**RECORDED INFORMATION**.
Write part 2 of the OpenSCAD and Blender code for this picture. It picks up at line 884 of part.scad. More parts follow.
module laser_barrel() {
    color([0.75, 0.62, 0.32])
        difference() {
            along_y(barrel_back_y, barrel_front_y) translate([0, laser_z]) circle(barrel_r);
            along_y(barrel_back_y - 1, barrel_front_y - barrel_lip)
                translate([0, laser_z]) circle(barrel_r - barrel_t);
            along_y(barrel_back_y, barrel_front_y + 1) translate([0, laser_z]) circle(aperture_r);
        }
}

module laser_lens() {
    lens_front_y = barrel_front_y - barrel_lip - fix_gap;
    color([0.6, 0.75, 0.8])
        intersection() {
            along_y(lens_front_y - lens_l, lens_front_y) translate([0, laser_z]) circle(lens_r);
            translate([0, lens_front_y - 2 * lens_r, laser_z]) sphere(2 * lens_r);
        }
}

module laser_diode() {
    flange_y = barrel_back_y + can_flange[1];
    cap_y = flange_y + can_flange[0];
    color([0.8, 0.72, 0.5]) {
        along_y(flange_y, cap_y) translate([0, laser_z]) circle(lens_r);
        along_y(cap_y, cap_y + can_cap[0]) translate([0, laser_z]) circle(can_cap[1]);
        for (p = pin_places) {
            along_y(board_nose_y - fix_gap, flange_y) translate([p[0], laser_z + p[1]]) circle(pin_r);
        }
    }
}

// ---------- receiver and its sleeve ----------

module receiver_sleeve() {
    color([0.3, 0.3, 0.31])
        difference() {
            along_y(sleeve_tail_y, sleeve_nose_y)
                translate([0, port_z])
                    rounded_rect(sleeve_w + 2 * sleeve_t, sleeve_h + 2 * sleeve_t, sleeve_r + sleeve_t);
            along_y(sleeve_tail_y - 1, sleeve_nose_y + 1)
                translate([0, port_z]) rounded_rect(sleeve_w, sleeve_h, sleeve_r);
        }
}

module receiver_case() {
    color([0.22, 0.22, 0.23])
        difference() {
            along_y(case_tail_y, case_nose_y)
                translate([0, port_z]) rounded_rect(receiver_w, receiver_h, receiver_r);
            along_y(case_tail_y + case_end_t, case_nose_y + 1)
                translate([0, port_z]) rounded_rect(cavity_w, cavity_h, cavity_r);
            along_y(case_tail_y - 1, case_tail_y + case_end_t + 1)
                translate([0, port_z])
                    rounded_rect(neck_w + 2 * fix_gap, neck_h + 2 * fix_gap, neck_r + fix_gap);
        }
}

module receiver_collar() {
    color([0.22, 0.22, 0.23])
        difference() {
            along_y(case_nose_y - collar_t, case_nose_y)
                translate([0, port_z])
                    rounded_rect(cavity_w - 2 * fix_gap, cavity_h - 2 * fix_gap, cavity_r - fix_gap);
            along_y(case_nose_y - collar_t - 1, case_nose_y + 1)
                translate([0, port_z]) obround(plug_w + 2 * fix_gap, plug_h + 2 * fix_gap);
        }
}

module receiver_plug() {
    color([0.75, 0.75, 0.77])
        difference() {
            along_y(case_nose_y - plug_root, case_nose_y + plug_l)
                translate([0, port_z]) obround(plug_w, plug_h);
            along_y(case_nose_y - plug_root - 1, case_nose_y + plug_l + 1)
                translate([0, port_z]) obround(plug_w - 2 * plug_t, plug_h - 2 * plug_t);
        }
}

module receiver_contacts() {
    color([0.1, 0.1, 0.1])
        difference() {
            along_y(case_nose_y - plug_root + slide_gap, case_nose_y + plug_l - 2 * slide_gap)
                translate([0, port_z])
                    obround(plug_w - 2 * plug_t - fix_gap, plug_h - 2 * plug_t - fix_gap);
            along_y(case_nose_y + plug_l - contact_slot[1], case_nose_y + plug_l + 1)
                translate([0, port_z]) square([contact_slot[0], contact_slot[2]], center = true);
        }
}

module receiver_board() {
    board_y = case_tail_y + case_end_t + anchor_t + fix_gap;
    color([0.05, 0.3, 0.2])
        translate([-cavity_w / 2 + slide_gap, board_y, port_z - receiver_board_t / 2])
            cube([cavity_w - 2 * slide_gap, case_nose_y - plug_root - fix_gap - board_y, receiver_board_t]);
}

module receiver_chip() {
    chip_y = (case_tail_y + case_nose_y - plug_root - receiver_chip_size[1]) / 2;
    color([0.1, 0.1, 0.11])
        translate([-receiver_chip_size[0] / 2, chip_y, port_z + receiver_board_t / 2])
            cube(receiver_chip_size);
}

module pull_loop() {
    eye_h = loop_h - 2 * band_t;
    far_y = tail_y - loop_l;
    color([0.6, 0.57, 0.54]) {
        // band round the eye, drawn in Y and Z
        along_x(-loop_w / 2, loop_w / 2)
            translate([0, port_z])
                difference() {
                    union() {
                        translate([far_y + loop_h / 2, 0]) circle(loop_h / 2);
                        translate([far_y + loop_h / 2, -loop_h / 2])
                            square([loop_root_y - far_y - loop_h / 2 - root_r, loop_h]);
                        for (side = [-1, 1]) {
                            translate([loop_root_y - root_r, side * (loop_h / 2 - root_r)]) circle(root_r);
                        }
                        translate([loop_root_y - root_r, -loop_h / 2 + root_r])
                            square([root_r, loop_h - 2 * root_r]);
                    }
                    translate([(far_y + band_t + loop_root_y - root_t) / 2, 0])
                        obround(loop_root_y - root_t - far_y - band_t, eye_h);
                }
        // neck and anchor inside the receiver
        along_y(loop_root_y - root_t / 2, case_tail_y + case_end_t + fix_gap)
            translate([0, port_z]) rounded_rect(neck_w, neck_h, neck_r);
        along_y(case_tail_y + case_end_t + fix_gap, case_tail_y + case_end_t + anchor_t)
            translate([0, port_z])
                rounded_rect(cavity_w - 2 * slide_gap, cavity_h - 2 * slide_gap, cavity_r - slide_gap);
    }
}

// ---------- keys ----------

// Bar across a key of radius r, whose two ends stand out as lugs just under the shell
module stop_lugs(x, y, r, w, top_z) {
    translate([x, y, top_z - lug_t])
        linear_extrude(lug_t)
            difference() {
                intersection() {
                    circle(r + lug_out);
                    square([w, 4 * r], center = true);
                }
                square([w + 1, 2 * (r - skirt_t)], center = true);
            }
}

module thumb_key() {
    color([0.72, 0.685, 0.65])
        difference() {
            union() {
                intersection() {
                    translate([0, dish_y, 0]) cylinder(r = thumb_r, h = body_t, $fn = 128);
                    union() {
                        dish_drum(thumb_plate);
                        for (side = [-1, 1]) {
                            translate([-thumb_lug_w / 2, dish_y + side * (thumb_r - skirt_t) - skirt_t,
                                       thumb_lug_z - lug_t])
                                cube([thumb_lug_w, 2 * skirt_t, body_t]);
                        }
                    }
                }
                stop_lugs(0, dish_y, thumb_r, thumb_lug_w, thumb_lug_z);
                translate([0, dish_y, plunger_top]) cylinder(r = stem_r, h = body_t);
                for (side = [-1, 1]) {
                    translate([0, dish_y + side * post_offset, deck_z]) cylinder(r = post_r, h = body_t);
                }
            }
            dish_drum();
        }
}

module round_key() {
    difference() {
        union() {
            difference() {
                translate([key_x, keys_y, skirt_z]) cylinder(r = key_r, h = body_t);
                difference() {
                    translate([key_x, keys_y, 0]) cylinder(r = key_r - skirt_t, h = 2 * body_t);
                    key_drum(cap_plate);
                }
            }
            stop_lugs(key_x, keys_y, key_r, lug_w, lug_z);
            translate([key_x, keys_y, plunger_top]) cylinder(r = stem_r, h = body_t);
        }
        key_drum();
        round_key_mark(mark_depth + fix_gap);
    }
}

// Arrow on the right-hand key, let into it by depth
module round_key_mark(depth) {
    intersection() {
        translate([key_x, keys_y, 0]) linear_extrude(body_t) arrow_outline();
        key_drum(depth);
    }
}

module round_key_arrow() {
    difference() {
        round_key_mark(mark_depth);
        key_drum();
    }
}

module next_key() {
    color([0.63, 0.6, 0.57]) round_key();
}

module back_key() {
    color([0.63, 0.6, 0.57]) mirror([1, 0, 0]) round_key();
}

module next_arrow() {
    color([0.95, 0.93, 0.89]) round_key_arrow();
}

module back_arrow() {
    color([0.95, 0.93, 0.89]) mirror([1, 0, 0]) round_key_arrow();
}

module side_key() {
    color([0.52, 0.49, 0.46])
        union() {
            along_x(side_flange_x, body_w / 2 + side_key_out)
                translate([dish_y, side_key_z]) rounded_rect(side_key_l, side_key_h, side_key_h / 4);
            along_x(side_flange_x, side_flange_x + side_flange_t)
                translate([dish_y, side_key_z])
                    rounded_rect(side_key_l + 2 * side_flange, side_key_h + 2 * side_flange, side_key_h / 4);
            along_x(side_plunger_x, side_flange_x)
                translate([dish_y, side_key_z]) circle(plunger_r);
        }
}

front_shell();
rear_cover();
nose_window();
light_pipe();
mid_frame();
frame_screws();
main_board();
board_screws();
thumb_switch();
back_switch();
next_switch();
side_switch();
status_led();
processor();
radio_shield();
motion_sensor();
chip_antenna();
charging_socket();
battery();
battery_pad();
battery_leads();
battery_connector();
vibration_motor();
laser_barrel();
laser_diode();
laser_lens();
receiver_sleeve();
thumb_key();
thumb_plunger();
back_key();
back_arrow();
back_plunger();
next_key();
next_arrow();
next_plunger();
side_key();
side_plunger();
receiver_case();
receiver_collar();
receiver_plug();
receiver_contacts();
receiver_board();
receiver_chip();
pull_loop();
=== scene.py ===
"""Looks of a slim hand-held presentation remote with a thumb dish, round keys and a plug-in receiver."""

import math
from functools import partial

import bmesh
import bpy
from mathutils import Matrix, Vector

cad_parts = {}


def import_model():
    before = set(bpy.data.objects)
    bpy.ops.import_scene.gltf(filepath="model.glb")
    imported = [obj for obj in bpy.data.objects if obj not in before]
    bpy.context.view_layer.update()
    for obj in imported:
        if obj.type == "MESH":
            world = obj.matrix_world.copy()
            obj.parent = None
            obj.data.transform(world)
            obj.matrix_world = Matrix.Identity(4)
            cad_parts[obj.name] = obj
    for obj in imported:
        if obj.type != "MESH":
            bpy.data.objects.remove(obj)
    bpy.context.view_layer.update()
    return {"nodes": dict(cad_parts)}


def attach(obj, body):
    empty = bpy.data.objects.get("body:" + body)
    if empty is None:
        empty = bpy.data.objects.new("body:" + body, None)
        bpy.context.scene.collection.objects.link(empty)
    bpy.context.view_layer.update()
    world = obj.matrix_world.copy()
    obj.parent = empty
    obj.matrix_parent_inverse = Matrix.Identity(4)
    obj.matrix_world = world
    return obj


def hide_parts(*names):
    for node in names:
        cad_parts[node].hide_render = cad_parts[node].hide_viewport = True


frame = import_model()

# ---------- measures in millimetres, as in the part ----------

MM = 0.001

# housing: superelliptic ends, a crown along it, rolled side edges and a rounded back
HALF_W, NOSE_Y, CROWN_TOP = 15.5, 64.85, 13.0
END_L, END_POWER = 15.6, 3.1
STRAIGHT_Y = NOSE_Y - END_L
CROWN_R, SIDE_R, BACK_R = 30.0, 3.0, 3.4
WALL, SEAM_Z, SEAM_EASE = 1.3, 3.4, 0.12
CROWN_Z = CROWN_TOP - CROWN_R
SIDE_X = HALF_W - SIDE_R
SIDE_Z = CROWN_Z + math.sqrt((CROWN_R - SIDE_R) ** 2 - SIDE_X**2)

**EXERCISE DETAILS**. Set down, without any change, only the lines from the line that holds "front_shell();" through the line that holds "obj.matrix_world = Matrix.Identity(4)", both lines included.

**EXPECTED ANSWER**.
front_shell();
rear_cover();
nose_window();
light_pipe();
mid_frame();
frame_screws();
main_board();
board_screws();
thumb_switch();
back_switch();
next_switch();
side_switch();
status_led();
processor();
radio_shield();
motion_sensor();
chip_antenna();
charging_socket();
battery();
battery_pad();
battery_leads();
battery_connector();
vibration_motor();
laser_barrel();
laser_diode();
laser_lens();
receiver_sleeve();
thumb_key();
thumb_plunger();
back_key();
back_arrow();
back_plunger();
next_key();
next_arrow();
next_plunger();
side_key();
side_plunger();
receiver_case();
receiver_collar();
receiver_plug();
receiver_contacts();
receiver_board();
receiver_chip();
pull_loop();
=== scene.py ===
"""Looks of a slim hand-held presentation remote with a thumb dish, round keys and a plug-in receiver."""

import math
from functools import partial

import bmesh
import bpy
from mathutils import Matrix, Vector

cad_parts = {}


def import_model():
    before = set(bpy.data.objects)
    bpy.ops.import_scene.gltf(filepath="model.glb")
    imported = [obj for obj in bpy.data.objects if obj not in before]
    bpy.context.view_layer.update()
    for obj in imported:
        if obj.type == "MESH":
            world = obj.matrix_world.copy()
            obj.parent = None
            obj.data.transform(world)
            obj.matrix_world = Matrix.Identity(4)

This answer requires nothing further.